**Material provided**
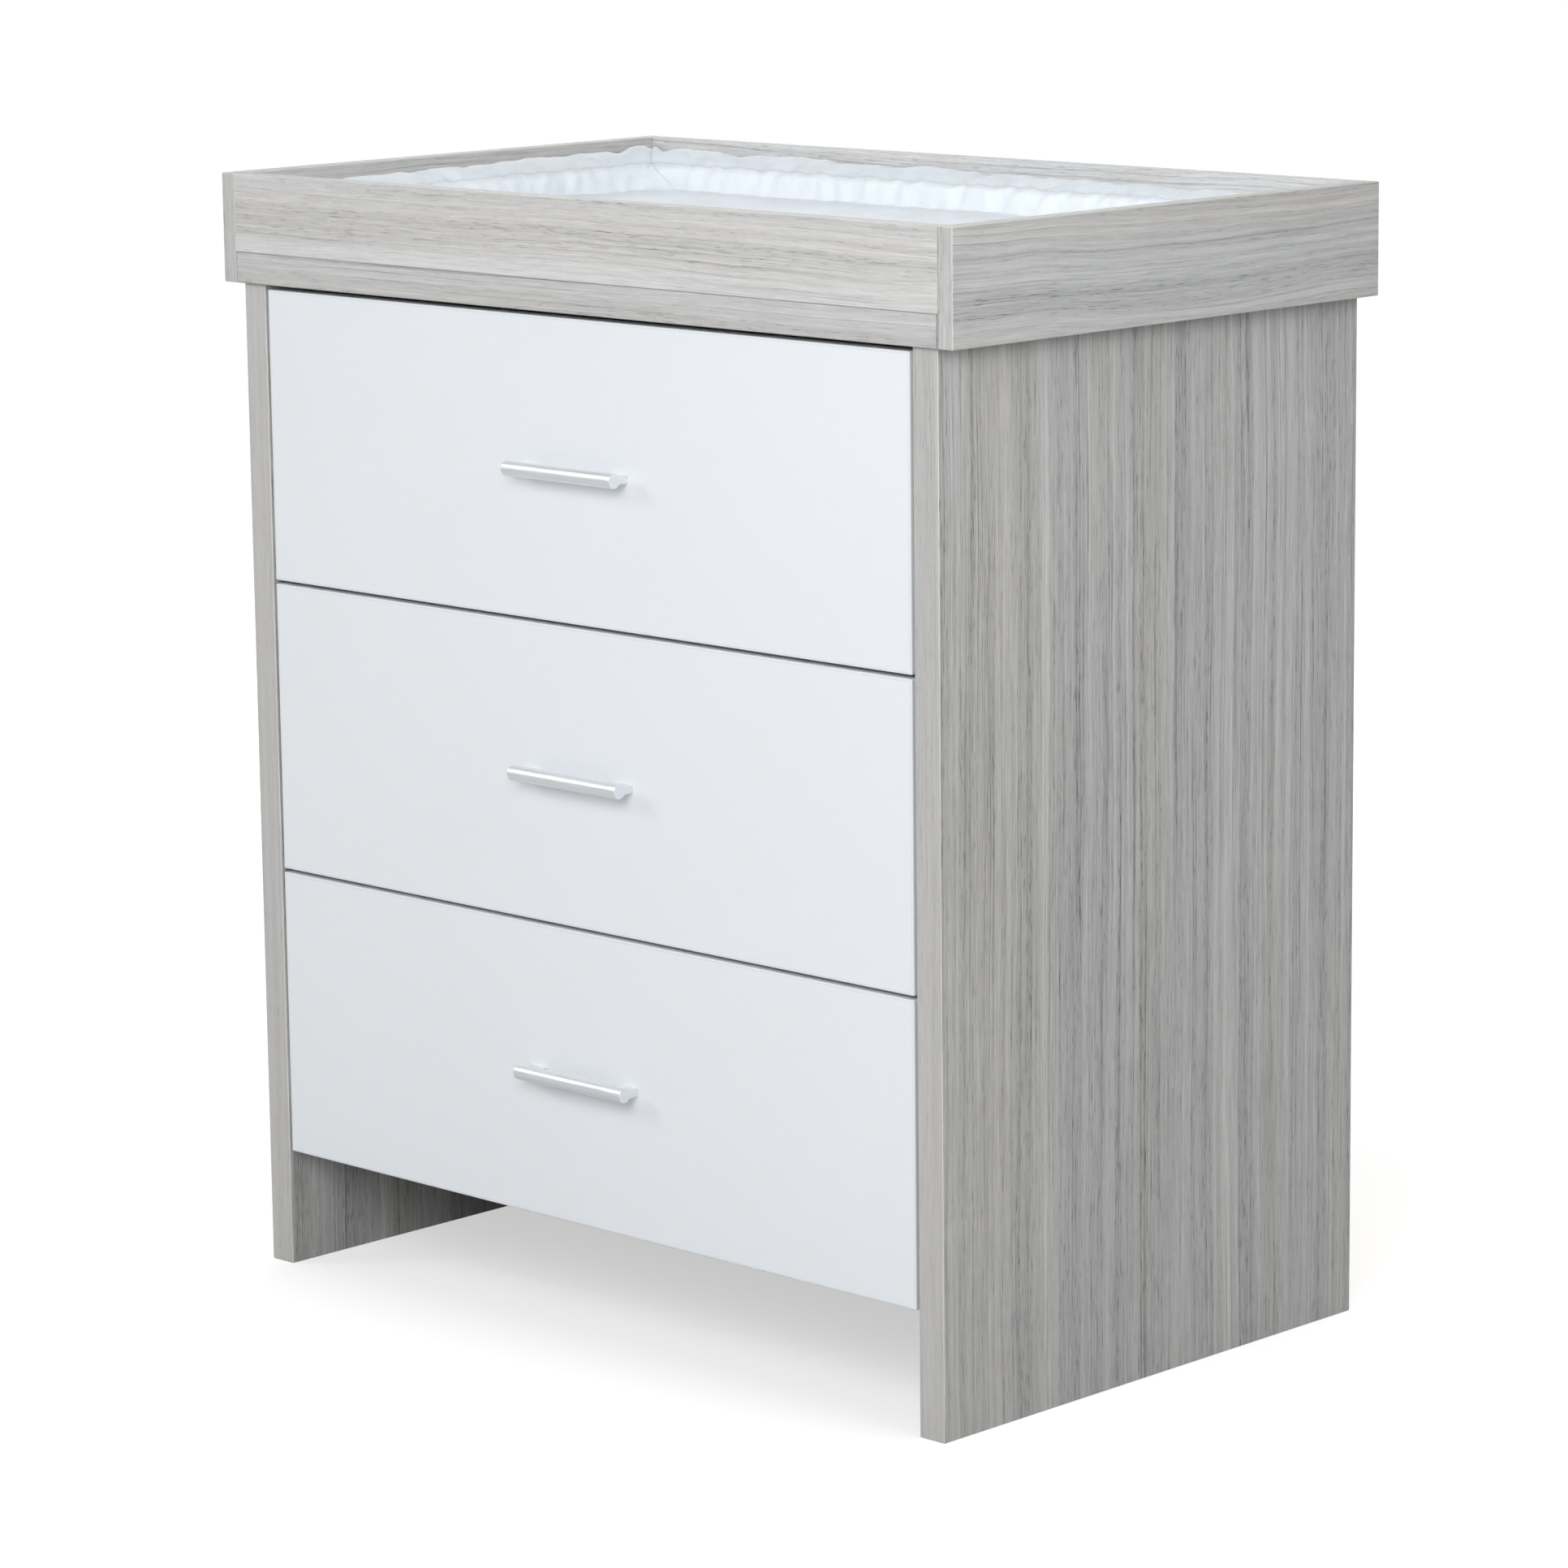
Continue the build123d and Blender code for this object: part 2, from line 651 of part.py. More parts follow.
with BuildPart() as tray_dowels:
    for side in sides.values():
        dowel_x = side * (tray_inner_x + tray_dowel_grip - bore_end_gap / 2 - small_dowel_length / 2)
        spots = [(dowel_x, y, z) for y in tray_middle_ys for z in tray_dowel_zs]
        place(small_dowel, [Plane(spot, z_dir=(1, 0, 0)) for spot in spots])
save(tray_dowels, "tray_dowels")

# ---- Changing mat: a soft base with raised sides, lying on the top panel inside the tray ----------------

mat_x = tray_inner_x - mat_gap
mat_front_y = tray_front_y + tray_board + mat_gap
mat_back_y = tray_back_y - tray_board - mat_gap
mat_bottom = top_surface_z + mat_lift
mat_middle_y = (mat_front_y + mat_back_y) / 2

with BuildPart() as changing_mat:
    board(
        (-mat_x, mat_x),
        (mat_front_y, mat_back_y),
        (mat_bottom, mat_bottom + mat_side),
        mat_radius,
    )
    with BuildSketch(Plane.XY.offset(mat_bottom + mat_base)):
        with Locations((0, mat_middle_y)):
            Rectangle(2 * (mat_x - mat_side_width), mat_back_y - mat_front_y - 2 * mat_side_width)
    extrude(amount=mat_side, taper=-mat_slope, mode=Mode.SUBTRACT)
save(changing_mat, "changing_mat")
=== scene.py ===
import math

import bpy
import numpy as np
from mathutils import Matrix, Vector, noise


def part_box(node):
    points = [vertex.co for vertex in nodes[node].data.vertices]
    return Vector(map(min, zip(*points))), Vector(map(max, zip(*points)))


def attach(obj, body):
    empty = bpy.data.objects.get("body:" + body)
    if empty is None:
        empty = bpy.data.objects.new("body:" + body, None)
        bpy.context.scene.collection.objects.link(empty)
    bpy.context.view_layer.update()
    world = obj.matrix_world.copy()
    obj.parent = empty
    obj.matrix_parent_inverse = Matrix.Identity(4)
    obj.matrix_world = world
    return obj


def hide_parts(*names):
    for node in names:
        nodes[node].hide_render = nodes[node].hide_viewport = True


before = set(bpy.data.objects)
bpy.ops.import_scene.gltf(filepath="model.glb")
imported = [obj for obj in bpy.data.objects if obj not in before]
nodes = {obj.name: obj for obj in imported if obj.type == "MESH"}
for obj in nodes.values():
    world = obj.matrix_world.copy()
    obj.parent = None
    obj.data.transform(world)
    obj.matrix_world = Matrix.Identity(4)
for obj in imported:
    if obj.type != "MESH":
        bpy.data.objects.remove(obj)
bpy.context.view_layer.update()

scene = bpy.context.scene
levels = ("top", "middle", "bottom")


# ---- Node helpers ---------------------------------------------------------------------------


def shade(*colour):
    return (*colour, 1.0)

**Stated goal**
Emit only the lines from the one containing "mat_x = tray_inner_x - mat_gap" through the one containing "bpy.context.scene.collection.objects.link(empty)", copied exactly.

**Task output**
mat_x = tray_inner_x - mat_gap
mat_front_y = tray_front_y + tray_board + mat_gap
mat_back_y = tray_back_y - tray_board - mat_gap
mat_bottom = top_surface_z + mat_lift
mat_middle_y = (mat_front_y + mat_back_y) / 2

with BuildPart() as changing_mat:
    board(
        (-mat_x, mat_x),
        (mat_front_y, mat_back_y),
        (mat_bottom, mat_bottom + mat_side),
        mat_radius,
    )
    with BuildSketch(Plane.XY.offset(mat_bottom + mat_base)):
        with Locations((0, mat_middle_y)):
            Rectangle(2 * (mat_x - mat_side_width), mat_back_y - mat_front_y - 2 * mat_side_width)
    extrude(amount=mat_side, taper=-mat_slope, mode=Mode.SUBTRACT)
save(changing_mat, "changing_mat")
=== scene.py ===
import math

import bpy
import numpy as np
from mathutils import Matrix, Vector, noise


def part_box(node):
    points = [vertex.co for vertex in nodes[node].data.vertices]
    return Vector(map(min, zip(*points))), Vector(map(max, zip(*points)))


def attach(obj, body):
    empty = bpy.data.objects.get("body:" + body)
    if empty is None:
        empty = bpy.data.objects.new("body:" + body, None)
        bpy.context.scene.collection.objects.link(empty)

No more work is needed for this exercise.